> **Records to use**:
Start
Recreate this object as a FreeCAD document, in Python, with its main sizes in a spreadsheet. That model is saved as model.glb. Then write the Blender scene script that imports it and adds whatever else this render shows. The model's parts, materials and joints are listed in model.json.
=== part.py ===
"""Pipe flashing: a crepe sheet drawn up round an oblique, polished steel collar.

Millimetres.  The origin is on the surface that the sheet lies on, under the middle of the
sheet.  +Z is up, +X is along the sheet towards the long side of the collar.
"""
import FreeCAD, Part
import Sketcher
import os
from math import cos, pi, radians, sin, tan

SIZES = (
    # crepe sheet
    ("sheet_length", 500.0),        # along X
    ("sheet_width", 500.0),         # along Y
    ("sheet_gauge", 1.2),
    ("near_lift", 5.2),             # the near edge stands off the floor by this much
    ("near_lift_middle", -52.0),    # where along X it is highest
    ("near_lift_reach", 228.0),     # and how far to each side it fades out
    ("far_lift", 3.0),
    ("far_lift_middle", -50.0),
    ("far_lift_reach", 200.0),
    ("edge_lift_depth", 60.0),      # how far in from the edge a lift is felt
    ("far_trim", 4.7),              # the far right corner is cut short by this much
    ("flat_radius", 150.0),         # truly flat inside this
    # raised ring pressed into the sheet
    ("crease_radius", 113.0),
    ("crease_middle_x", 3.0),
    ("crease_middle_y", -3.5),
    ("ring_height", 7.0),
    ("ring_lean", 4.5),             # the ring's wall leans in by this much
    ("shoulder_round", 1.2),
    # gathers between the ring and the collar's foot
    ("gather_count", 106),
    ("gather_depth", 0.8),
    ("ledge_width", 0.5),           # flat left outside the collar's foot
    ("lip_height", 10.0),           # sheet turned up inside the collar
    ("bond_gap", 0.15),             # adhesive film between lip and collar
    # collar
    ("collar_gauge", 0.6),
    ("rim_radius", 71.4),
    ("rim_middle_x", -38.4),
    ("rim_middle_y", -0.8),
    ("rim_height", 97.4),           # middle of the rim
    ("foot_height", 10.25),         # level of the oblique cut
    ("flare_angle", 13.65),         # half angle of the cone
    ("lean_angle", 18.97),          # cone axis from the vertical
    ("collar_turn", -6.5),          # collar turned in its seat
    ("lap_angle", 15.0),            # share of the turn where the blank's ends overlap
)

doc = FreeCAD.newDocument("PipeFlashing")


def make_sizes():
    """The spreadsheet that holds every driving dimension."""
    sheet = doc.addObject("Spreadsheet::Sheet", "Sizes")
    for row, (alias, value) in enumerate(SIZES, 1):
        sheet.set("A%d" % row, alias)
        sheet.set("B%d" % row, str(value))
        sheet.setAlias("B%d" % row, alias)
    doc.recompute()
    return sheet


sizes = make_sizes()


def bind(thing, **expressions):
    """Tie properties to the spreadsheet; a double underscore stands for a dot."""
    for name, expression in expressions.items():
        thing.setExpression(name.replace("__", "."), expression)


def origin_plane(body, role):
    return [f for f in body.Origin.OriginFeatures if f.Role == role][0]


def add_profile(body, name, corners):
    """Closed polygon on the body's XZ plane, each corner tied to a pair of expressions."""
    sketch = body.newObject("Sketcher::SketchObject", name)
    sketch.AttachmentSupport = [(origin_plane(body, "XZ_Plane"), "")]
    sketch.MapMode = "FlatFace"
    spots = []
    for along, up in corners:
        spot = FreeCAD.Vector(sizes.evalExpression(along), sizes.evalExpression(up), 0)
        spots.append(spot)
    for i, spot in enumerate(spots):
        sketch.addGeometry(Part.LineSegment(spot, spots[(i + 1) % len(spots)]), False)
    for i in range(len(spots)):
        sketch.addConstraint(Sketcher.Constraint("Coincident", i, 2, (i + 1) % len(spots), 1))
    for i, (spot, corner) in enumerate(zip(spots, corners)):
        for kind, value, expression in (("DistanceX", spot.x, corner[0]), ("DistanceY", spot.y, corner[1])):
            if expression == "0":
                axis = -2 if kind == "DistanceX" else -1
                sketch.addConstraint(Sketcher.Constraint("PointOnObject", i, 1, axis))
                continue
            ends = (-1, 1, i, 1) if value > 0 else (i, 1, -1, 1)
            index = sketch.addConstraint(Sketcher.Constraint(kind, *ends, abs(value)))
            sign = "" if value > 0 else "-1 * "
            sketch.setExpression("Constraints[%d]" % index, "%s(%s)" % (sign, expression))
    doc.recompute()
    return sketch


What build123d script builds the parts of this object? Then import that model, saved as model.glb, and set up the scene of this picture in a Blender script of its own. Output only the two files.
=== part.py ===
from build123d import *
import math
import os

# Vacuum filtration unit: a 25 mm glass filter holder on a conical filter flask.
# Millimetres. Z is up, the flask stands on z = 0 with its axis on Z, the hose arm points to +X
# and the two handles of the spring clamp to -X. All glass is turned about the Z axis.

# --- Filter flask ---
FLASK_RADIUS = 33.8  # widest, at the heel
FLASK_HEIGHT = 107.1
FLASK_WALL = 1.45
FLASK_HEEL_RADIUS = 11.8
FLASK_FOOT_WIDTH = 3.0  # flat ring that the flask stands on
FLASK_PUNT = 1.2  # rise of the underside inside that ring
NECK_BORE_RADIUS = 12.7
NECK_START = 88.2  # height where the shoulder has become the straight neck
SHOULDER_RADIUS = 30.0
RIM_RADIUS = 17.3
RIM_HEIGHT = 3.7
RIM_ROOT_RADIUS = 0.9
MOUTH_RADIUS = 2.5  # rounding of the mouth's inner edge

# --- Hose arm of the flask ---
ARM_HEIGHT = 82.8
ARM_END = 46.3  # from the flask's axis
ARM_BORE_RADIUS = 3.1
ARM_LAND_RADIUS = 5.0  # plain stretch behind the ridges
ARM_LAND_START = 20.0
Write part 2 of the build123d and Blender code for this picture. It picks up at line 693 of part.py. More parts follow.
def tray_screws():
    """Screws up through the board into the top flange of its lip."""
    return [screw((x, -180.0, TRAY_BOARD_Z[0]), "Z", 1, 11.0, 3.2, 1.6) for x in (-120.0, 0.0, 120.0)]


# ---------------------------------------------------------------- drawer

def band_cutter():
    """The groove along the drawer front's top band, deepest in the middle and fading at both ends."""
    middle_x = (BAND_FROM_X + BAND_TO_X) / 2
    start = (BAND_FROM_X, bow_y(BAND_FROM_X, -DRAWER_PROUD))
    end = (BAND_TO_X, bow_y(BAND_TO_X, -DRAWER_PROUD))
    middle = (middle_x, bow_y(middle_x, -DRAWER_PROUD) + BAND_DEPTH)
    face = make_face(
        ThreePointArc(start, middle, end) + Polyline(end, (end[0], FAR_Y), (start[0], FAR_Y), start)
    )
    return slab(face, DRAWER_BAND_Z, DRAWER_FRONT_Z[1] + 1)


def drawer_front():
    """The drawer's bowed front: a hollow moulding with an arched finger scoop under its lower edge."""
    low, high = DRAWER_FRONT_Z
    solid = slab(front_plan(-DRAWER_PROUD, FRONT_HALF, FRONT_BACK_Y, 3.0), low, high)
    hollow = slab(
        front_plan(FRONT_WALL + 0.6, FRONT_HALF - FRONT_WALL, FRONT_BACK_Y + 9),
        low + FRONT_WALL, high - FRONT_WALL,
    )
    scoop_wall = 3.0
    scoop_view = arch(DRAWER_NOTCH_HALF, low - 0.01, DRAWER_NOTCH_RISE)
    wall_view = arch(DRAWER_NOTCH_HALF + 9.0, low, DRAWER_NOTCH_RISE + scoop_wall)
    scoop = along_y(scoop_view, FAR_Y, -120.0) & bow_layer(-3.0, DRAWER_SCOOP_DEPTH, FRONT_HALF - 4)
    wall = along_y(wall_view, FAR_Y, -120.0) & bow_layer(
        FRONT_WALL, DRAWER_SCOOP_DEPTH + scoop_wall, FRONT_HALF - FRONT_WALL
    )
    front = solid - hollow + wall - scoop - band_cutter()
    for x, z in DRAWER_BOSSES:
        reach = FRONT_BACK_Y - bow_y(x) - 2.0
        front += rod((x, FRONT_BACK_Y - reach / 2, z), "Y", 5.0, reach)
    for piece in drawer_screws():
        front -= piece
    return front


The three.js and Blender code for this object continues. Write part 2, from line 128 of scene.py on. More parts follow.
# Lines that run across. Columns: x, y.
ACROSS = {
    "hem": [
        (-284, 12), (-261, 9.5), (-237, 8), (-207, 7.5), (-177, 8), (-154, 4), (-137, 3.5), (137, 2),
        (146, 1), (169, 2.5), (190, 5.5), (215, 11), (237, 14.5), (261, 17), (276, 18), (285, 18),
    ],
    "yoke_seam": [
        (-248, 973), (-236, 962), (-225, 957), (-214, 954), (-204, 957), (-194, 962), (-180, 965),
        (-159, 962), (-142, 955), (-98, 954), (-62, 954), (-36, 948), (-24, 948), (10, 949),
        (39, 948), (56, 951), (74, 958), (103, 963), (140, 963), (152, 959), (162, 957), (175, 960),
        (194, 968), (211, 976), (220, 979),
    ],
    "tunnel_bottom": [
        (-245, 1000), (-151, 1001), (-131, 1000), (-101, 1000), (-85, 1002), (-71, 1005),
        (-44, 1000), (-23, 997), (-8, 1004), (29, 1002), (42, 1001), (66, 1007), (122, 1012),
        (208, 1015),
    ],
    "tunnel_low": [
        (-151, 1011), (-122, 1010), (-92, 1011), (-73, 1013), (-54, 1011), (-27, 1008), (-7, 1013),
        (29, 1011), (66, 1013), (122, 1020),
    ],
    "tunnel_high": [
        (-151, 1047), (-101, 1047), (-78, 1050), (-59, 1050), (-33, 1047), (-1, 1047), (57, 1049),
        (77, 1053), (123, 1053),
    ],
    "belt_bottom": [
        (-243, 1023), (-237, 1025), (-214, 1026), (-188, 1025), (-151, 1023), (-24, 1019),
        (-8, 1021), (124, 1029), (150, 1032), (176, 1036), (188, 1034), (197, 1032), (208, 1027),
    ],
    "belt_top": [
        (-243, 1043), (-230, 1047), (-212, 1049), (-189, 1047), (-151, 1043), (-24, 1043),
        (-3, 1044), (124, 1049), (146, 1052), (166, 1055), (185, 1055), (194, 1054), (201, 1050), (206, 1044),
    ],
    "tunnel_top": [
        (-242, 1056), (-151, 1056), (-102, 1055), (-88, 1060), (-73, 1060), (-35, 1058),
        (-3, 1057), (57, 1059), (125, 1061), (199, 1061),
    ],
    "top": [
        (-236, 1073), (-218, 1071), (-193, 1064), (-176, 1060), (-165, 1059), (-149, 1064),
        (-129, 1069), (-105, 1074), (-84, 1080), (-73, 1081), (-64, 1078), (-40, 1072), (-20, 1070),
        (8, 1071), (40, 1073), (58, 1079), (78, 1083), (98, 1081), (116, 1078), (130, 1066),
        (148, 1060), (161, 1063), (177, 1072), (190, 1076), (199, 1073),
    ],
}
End
> **Goal**: Respond with the number of lines containing "else" and no additional words.

> **Solution below**: 4